Existe una competición emocional en la que cada atleta se considera ganador antes siquiera de empezar la carrera. Acontece en el terreno viscoso de la memoria y está organizada en torno a olores y sabores que más que objetivamente exquisitos son los de cada una.
En esa competición, el elemento en disputa es un objeto cilíndrico irregular y tostado designado con uno de los nombres más simpáticos del diccionario de la RAE, un nombre en el que las letras se organizan para resultar sonoras, orondas y gustosas como una delicada bechamel. Se trata de la croqueta, con la que podríamos iniciar la primera página de un libro con el mismo genio con el que Nabokov arrancó su Lolita. Croqueta, luz de mi vida, fuego de mis entrañas. Pecado mío, alma mía. Cro-que-ta.

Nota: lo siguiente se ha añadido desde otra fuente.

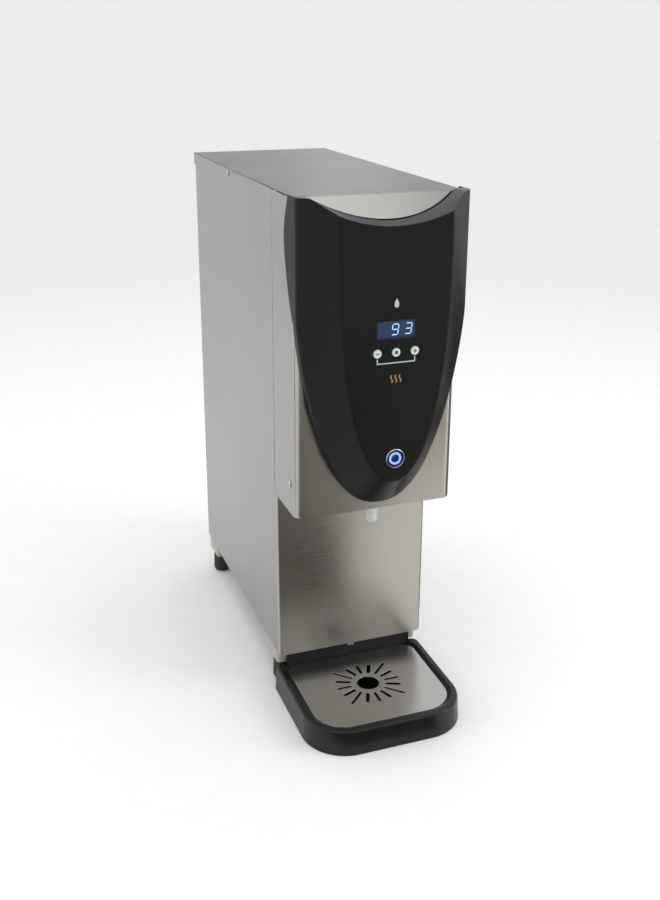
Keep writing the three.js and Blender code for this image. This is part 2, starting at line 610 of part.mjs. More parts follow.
// ---------- electrical ----------
function addElectrics() {
  const board = block([-84.5, -82.9], [25, 125], [190, 330]);
  const relays = [210, 240].map((z) => block([-83.5, -64], [40, 70], [z, z + 24]));
  const heatSink = block([-83.5, -60], [85, 115], [270, 320]);
  const fins = [0, 1, 2, 3].map((i) => block([-78, -55], [88 + 7 * i, 91 + 7 * i], [265, 325]));
  add('power_board', 'board', join(board, ...relays, heatSink, ...fins));

  const rail = block([-78, -22], [90, 112], [49, 58]);
  const barriers = [0, 1, 2, 3].map((i) => block([-78 + 18 * i, -76 + 18 * i], [90, 112], [57, 68]));
  add('terminal_block', 'blackPlastic', join(rail, ...barriers));

  add('cord_gland', 'blackPlastic', turnedForward([
    [4, -14], [7, -14], [11, -9], [11, -gap], [7.9, -gap], [7.9, 12], [4, 12], [4, -14]], [gland.x, gland.z], 16));
}

function addPowerSwitch() {
  const { x, z, halfWide, halfHigh } = powerSwitch;
  const flange = block([x - halfWide - 2.5, x + halfWide + 2.5], [-2.2, -gap], [z - halfHigh - 2.5, z + halfHigh + 2.5]);
  const body = block([x - halfWide, x + halfWide], [-1, 20], [z - halfHigh, z + halfHigh]);
  const well = block([x - halfWide + 2, x + halfWide - 2], [-5, 8], [z - halfHigh + 1.7, z + halfHigh - 1.7]);
  add('power_switch_frame', 'blackPlastic', cut(join(flange, body), well));

  // The rocker is a slice of a cylinder about its pivot with a shallow V across its face
  const radius = 8;
  const outline = [];
  for (let i = 0; i <= 6; i += 1) {
    const angle = (110 - 8 * i) * deg - 0.02;
    outline.push([-radius * Math.cos(angle), radius * Math.sin(angle)]);
  }
  const mirrored = outline.map(([f, h]) => [f, -h]).reverse();
  const tilt = 7 * deg;
  const turned = [...outline, [-1.8, 0], ...mirrored].map(([f, h]) => [
    f * Math.cos(tilt) - h * Math.sin(tilt), z + f * Math.sin(tilt) + h * Math.cos(tilt)]);
  add('power_rocker', 'blackPlastic', across(turned, [x - halfWide + 2.4, x + halfWide - 2.4]));
}

// ---------- drip tray ----------
const trayHalf = 91;
const trayRecess = { half: 80.3, rear: 341.7, front: 475.3, rearRadius: 13, frontRadius: 36, floor: 25.2 };
const trayLip = { half: 78, rear: 336, front: 341, top: 43.2 };   // upstand in front of the legs
const gridClear = 0.6;           // play between the drip grid and its recess

function recessOutline(inset) {
  const { half, rear, front, rearRadius, frontRadius } = trayRecess;
  return footprint(half - inset, rear + inset, front - inset, rearRadius - inset, frontRadius - inset);
}

function addDripTray() {
  const ring = (grow, z) => levelRing(footprint(trayHalf + grow, trayRear, trayFront + grow, 9, 48), 5, z);
  const outside = loft([ring(trayFlare, 0), ring(trayFlare - 0.2, 3), ring(0, trayHeight)]);
  const inner = (inset, z) => levelRing(recessOutline(inset), 5, z);
  const { floor } = trayRecess;
  const recess = loft([inner(0, floor), inner(0, floor + 1.2), inner(-4, trayHeight + 0.1)]);
  const basin = loft([inner(9, 3), inner(5, 12), inner(5, floor + 0.8)]);
  const lip = block([-trayLip.half, trayLip.half], [trayLip.rear, trayLip.front], [floor + 0.8, trayLip.top]);
  add('drip_tray', 'blackPlastic', join(cut(outside, recess, basin), lip));
}

function addDripGrid() {
  const base = trayRecess.floor + gap;
  const plate = raised(recessOutline(gridClear), [base, base + 1.2]);
  const slot = (inner, outer, width, angle) => {
    const shape = new THREE.Shape();
    const half = width / 2;
    shape.absarc(outer - half, 0, half, -90 * deg, 90 * deg);
    shape.absarc(inner + half, 0, half, 90 * deg, 270 * deg);
    return solid(extrude(shape, 5).rotateZ(angle * deg).translate(0, at(spoutDepth), 24));
  };
  const slots = [];
  for (let quarter = 0; quarter < 4; quarter += 1) {
    const turn = 90 * quarter;
    slots.push(slot(21, 37, 2.5, turn), slot(21, 38, 4, turn + 22.5), slot(21, 45.5, 2.5, turn + 45),
      slot(21, 38, 4, turn + 67.5));
  }
  const centre = turnedUp(rod(12, 24, 29), [0, spoutDepth]);
  add('drip_grid', 'steel', cut(plate, centre, ...slots));
}

addBasePan();
addSidePanels();
addBackPanel();
addSplashPanel();
addLid();
addHood();
addHoodUnderplate();
addFascia();
addDisplay();
addControlBoard();
addKeys();
addPushButton();
addTank();
addTankLid();
addFillLine();
addDrain();
addDispenseLine();
addElectrics();
addPowerSwitch();
addDripTray();
addDripGrid();
addCornerLegs();
addLevellingFeet();
addScrews();

export default dispenser;
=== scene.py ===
"""Looks of the countertop hot-water dispenser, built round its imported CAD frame."""

import math
from collections import namedtuple

import bmesh
import bpy
from mathutils import Matrix, Vector


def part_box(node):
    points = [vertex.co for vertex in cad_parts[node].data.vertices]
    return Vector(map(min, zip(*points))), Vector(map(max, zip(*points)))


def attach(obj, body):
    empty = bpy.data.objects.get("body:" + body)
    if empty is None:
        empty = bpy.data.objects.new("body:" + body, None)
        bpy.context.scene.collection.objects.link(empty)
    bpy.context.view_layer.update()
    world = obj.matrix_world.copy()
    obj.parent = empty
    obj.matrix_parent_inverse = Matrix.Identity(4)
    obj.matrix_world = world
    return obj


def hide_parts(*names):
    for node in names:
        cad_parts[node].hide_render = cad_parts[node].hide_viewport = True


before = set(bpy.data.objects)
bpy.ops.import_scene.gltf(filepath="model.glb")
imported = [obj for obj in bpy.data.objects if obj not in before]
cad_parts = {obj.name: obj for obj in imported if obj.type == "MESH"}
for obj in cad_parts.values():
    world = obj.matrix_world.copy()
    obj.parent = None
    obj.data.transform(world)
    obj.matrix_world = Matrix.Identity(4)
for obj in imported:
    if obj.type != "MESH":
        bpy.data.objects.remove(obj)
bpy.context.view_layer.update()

# ---------- driving dimensions, in millimetres ----------
MM = 0.001
SHEET = 1.0                     # steel sheet thickness
GAP = 0.3                       # clearance between neighbouring pieces
ARC_STEPS = 14                  # steps round a quarter turn
SIDEWAYS = 0.97                 # least sideways lean of a face that counts as a side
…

Algo mágico sucede en el proceso de convertir unas sobras del mediodía, un poco de harina, unos decilitros de leche y unos polvos de nuez moscada en uno de estos buñuelos rebozados en pan para que cada una de nosotras sepa, con una convicción que ojalá manifestáramos en todo lo demás, que las croquetas de tu madre eran las mejores del mundo. Y no hay discusión posible al respecto ni posibilidad de que nadie te convenza de lo contrario. Entre otras cosas, porque nunca más volverás a oler la harina tostada antes de que se mezclara con la leche; ni observar cómo tu madre le daba vueltas con una vieja cuchara de madera; ni comprobar cómo aquella mezcla se convertía de pronto en una pomada deliciosa y morna; ni te volverás a pelear con tu hermana por rebañar la sartén.
Pero es que la croqueta mantiene además una excelente tensión espacio-temporal, un hilo conductor digno de una película de Nolan que ha conseguido extenderse por las décadas desde las modestas cocinas de nuestra niñez hasta los laboratorios culinarios del presente. De croquetas hay hoy competiciones internacionales como la que el lunes librará el cocinero vigués Víctor Conus, que ha colado la suya de jamón entre las siete mejores del mundo y que pasado mañana podría ser elegido el Usain Bolt de las croquetas en Madrid Fusión.
Hay un ímpetu sembrado en aquellas cenas en las que devorabas tus mejores croquetas del mundo, como si vivir fuese viajar para encontrarlas otra vez, para volver a comer una croqueta como la de tu madre sabiendo que la misión está destinada a fracasar.